Beginning with the first line below, please repeat the material exactly, ending with the line that includes "colour = mix(aft.ramp(8.2, 7.6), colour, head)".
▼
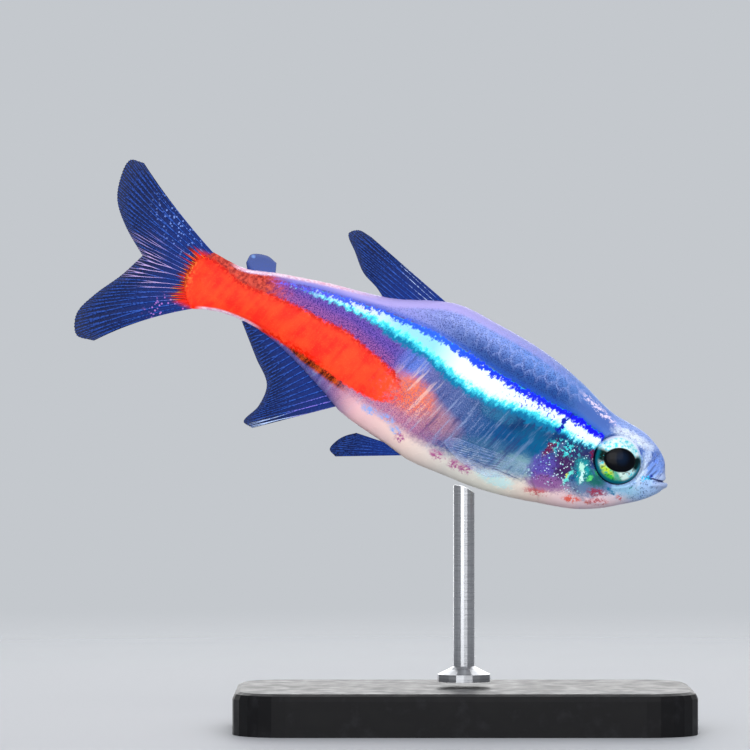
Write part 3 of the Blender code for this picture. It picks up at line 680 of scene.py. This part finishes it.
head = coats(
    head,
    (mottle.ramp(0.4, 0.52), blushes),
    (streaks.ramp(0.5, 0.42) * patch(drawn, 0.95, 0.7, 0.6, 0.85, -30, 0.3) * 0.6, (40, 52, 118)),
    (specks * mottle.ramp(0.45, 0.55) * patch(drawn, 1.2, -0.75, 0.9, 0.8, 30, 0.3) * 0.7, (46, 66, 130)),
    (glints_and_specks * patch(drawn, 1.2, -1.32, 0.5, 0.14, 38, 0.4), (10, 96, 190)),
    (cleft, (38, 44, 100)),
    (fine.ramp(0.52, 0.66) * on_crown * 0.6, (206, 222, 255)),
    (tiny * mottle.ramp(0.4, 0.56) * on_crown * 0.75, (54, 76, 160)),
    (tiny * on_jaw * mottle.ramp(0.5, 0.6) * 0.6, (70, 96, 160)),
    # Painted shade: the slate blue patch behind and above the eye.
    (patch(drawn, 5.3, 1.95, 1.15, 0.33, -12, 0.4) * 0.55, (72, 100, 176)),
    # A painted highlight: the pale pink streak along the nape.
    (patch(drawn, 5.2, 2.42, 1.1, 0.14, -20, 0.7) * mottle.ramp(0.42, 0.56), (240, 226, 255)))
colour = mix(aft.ramp(8.2, 7.6), colour, head)

# The stripe: a deep blue line above a white core that frays into cyan and teal below.
core_low = aft.along_curve(STRIPE_CORE)
fringe_low = aft.along_curve(STRIPE_FRINGE)
on_stripe = aft.ramp(25.6, 24.2) * (aft + (mottle - 0.5) * 0.3).ramp(4.3, 4.45)
gap = patch(drawn, 6.75, 0.8, 0.11, 1.1, -16, 0.4)
holes = 1 - aft.ramp(20.5, 24.6) * noise(fish, 5.0, 3, 0.6).ramp(0.6, 0.44)
fringe = (up - fringe_low + fray * 0.8).ramp(-0.14, 0.22) * (-above).ramp(0.0, 0.15)
line_depth = aft.ramp(15, 19.5, 0.3, 0.16)
core = (up - core_low + fray).ramp(-0.06, 0.1) * (fray * 0.9 - above - line_depth).ramp(-0.06, 0.06)
line = (fray * 0.5 - above).ramp(-0.04, 0.1) * (above + line_depth + 0.1 - fray).ramp(-0.1, 0.08)
teal = mix((up - core_low + fray * 0.7).ramp(-0.34, -0.02), (0, 116, 164), (64, 222, 244))
stripe = mix(fringe, flank, teal)
white = aft.colours_along([(5, (222, 240, 253)), (13.5, (222, 240, 253)), (15.2, (140, 208, 253)),
                           (17.5, (146, 208, 253)), (19, (200, 216, 253)), (24, (190, 206, 255))])
white = mix((up - core_low + fray * 0.8).ramp(0.3, 0.0) * 0.8, white, (110, 232, 250))
ring_cell = cells(fish, 2.0)
rings = ring_cell.ramp(0.34, 0.4) * ring_cell.ramp(0.52, 0.44) * aft.ramp(6.6, 7.2) * aft.ramp(11, 9.6)
rings = rings.or_more(mottle.ramp(0.38, 0.3) * aft.ramp(12, 10)) * mottle.ramp(0.5, 0.42)
white = mix(rings, white, (24, 40, 210))
stripe = mix(core * (1 - gap), stripe, white)
blue = aft.colours_along([(4.5, (20, 8, 245)), (8, (14, 26, 248)), (12, (16, 56, 240)), (15, (40, 96, 236)),
                          (19, (44, 84, 238)), (23, (84, 96, 236))])
blue_halo = above.ramp(0.35, 0.0) * aft.ramp(4.3, 5)
colour = mix(blue_halo * (1 - below) * 0.6 * aft.ramp(25.6, 24.2), colour, (28, 84, 196))
stripe = coats(
    stripe,
    (line, blue),
    (gap * up.ramp(0.1, 0.4), (12, 26, 160)))
in_stripe = fringe.or_more(core).or_more(line) * on_stripe * holes
colour = mix(in_stripe, colour, stripe)
bright = core * on_stripe * holes
# Painted glow: the stripe's white core and blue line, and the red, give off a faint light through emission,
# though the fish gives none.
painted_glow = mix(bright.or_more(line * on_stripe * 0.7), (0, 0, 0), colour)
painted_glow = mix(red_in * 0.5, painted_glow, colour)

leaving = markings.nodes.new("NodeGroupOutput")
for label, value in (("Colour", colour), ("Painted Glow", painted_glow),
                     ("Roughness", (bright * -0.14 + 0.42) + (fine - 0.5) * 0.2),
                     ("Height", fine * 0.5 + strands * 0.5)):
    plug(markings, value, leaving.inputs[label])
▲
THE RESPONSE
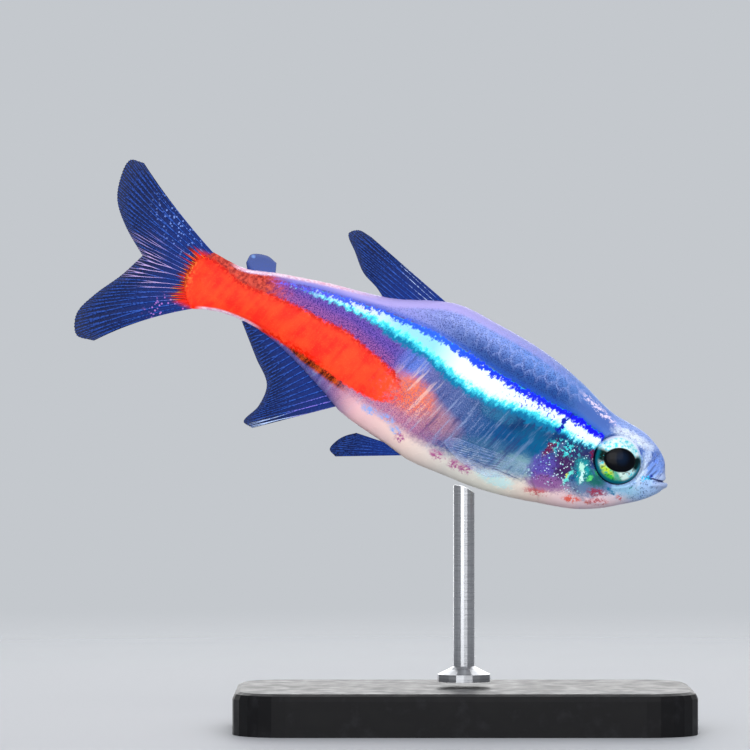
Write part 3 of the Blender code for this picture. It picks up at line 680 of scene.py. This part finishes it.
head = coats(
    head,
    (mottle.ramp(0.4, 0.52), blushes),
    (streaks.ramp(0.5, 0.42) * patch(drawn, 0.95, 0.7, 0.6, 0.85, -30, 0.3) * 0.6, (40, 52, 118)),
    (specks * mottle.ramp(0.45, 0.55) * patch(drawn, 1.2, -0.75, 0.9, 0.8, 30, 0.3) * 0.7, (46, 66, 130)),
    (glints_and_specks * patch(drawn, 1.2, -1.32, 0.5, 0.14, 38, 0.4), (10, 96, 190)),
    (cleft, (38, 44, 100)),
    (fine.ramp(0.52, 0.66) * on_crown * 0.6, (206, 222, 255)),
    (tiny * mottle.ramp(0.4, 0.56) * on_crown * 0.75, (54, 76, 160)),
    (tiny * on_jaw * mottle.ramp(0.5, 0.6) * 0.6, (70, 96, 160)),
    # Painted shade: the slate blue patch behind and above the eye.
    (patch(drawn, 5.3, 1.95, 1.15, 0.33, -12, 0.4) * 0.55, (72, 100, 176)),
    # A painted highlight: the pale pink streak along the nape.
    (patch(drawn, 5.2, 2.42, 1.1, 0.14, -20, 0.7) * mottle.ramp(0.42, 0.56), (240, 226, 255)))
colour = mix(aft.ramp(8.2, 7.6), colour, head)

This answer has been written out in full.